Ultraviolet rays, commonly known as UV rays, fall between X-rays and visible light on the electromagnetic spectrum. Ultraviolet light is called ‘black light’ because it cannot be seen by the human eye. These rays are very harmful to the living beings on Earth but they are absorbed by the ozone layer of the Earth’s atmosphere.

• Visible light- 

These electromagnetic rays have wavelengths ranging between 400 and 700 nanometers. They are called so because they are visible to human eyes.

• Infrared rays- 

These rays have a wavelength between visible light and radio waves.

• Microwave-

Microwaves have wavelengths varying from 1 millimetre to 1 metre. They are used in short-wave communication and microwave ovens. They are easily absorbed by water vapours, which makes them useful in heating food. Microwaves are smaller in comparison to radio waves.

• Radio waves-

Radio Waves have wavelengths ranging from a metre to hundreds of metres. It can be said that all electromagnetic waves longer than microwaves are radio waves. Some types of radio waves are radar waves (used in radar guns), AM radio waves, etc. 

Now, let us find out about some layers in the Earth’s atmosphere and their relation to electromagnetic waves.

The D layer of the ionosphere

The Earth’s atmosphere has different layers, namely Troposphere, Stratosphere, Mesosphere, Thermosphere and Exosphere. These layers protect the Earth from electromagnetic waves, solar radiation, meteors, and asteroids.

Ionosphere

• The Ionosphere region spans from 50 km to 965 km above the Earth’s surface. It extends from the Thermosphere to some parts of the mesosphere and exosphere. 
• This region has numerous electrically charged particles of atoms and molecules, which are known as ions and electrons.
• Ionisation in this sphere is caused by solar radiation on atoms and molecules of air. The amount of ionisation is directly proportional to the amount of solar radiation.
• The presence of electrically charged particles is responsible for radio propagation to distant places on Earth.

Layers of ionosphere

The Ionosphere is further divided into different layers, namely D, E, and F depending upon the characteristics and altitude.
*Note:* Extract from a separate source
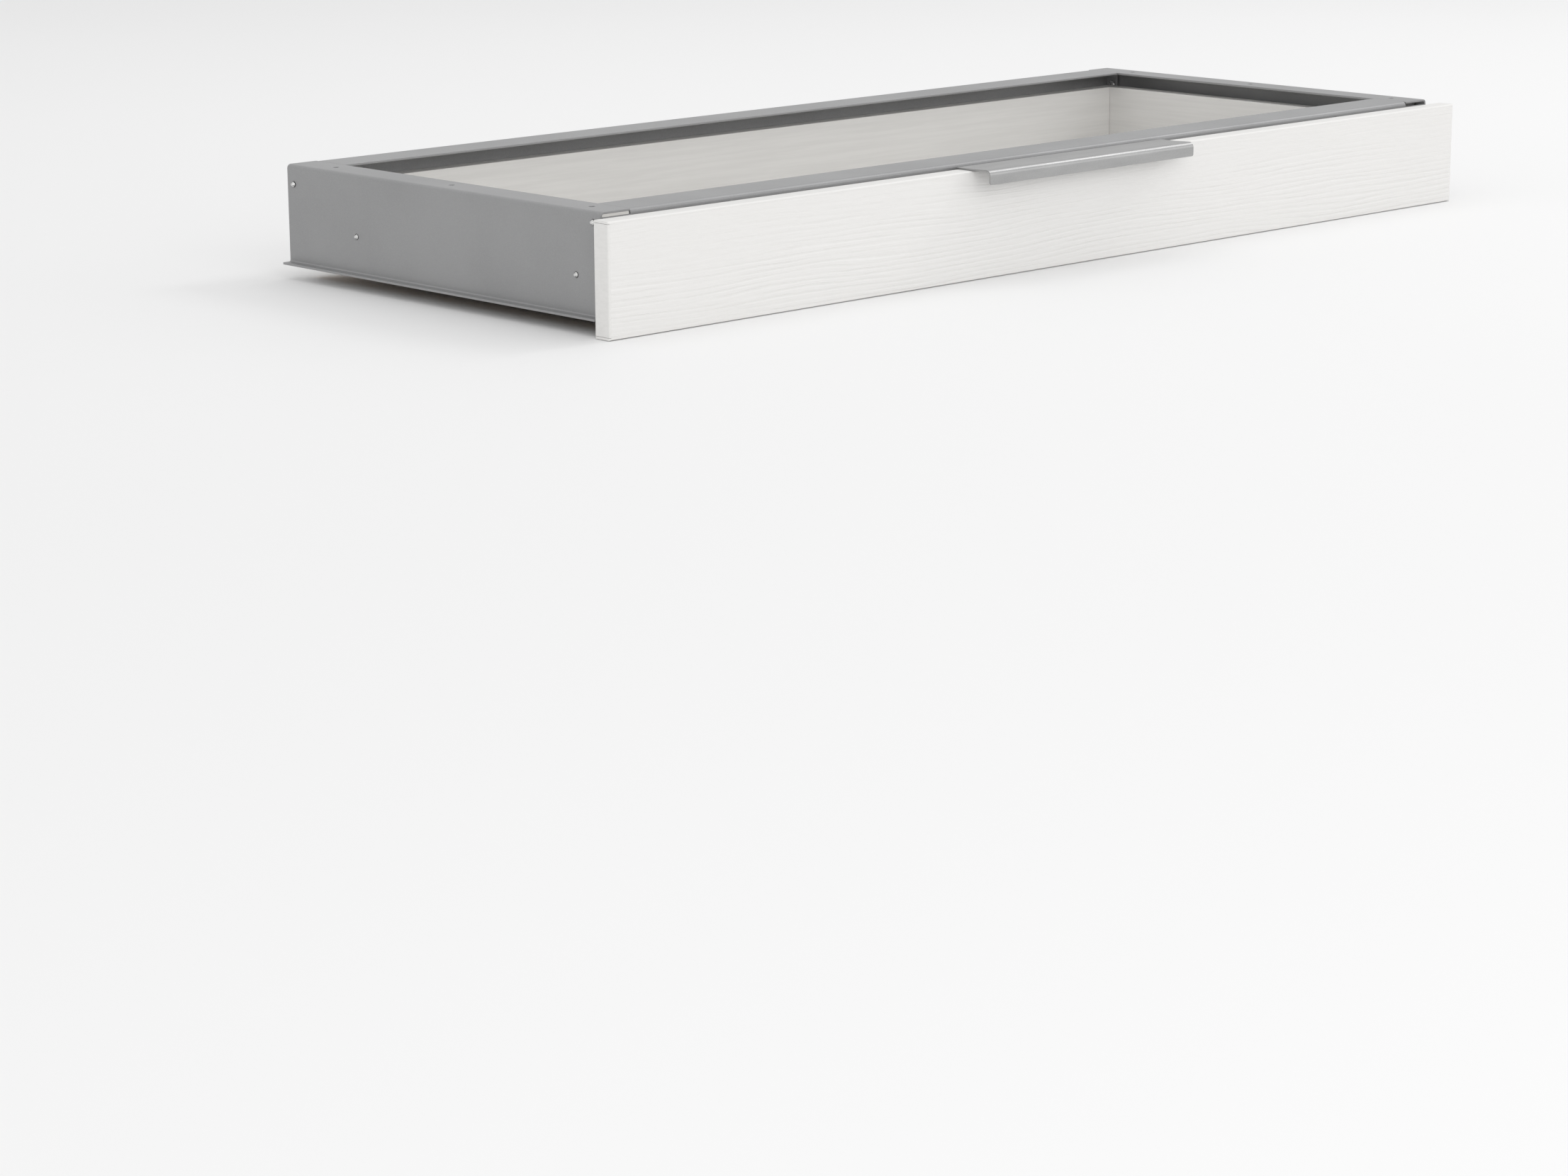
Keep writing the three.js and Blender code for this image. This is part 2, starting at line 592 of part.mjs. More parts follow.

These layers affect radio communications in different ways.

D layer of the ionosphere

This region is the lowest ionospheric region and lies between 60 km to 90 km above the Earth’s surface. The ionisation in this layer is present only during the day and starts fading as the sunsets. It is because the ionisation is sustained by the sun and ionisation stops after dusk as the source of ionisation is not available.

Causes of ionisation

Ionisation in the D layer of the Ionosphere is caused due to radiation, known as Lyman-alpha radiation, at a wavelength of 121.6 nanometers. It ionises nitric oxide gas present in the atmosphere. Hard X-rays are also responsible for some of the ionisation process, especially during noon when the sun is at its peak.

Impact on radio signals

• The D layer of the Ionosphere is attributed to the depletion of signals, especially in the Low Frequency and Medium Frequency regions of the radio spectrum.
• This depletion is caused when vibrating electrons collide with molecules, which results in a small loss of energy. 
• But with millions of electron collisions, the amount of energy loss becomes significantly high and results in the reduction of signals.
• The decrease in signals happening in this layer largely depends on the frequency, the number of gas molecules present and the level of ionisation.
• At night, due to low ionisation, the layer has very little effect on most of the radio communication signals.

Factors affecting radio signals

Frequency 

The reduction in signals is inversely proportional to the square of the frequency, i.e., increasing the frequency by two-fold reduces the signal reduction level by a factor of four. This prevents low-frequency signals from reaching higher regions, except at night.

Number of gas molecules 

Reduction in signals is directly proportional to the number of gas molecules. When there is a greater number of gas molecules, it results in a high number of collisions and ultimately more depletion.

Level of ionisation 

Reduction in signals is directly proportional to the level of ionisation. This means the reduction is higher when the level of ionisation is higher.

E Region

This region lies between 90 km and 160 km above the Earth’s surface. Soft X-ray and far-ultraviolet solar radiation are responsible for the ionisation of molecular oxygen in this layer. In the E region, ionisation happens at night but less than during the daytime.

F Region

This region spans from 160 km to 500 km above the Earth’s surface. Among all the layers of the Ionosphere, this region has the highest density of free electrons. Extreme ultraviolet radiation of 10-100 nanometres is attributed to the ionisation of atomic oxygen in this layer.

Conclusion

Electromagnetic waves of different wavelengths are produced when there is a synchronised oscillation of electric and magnetic fields. Most of the electromagnetic waves that travel towards Earth are dangerous. However, they are absorbed by different layers of the Earth’s atmosphere.

The Ionosphere has numerous electrically charged particles, which helps the radio propagation to distant places on the Earth. The D layer of the Ionosphere depletes the radio signals when millions of electrons collide, resulting in energy loss and attenuation of signals.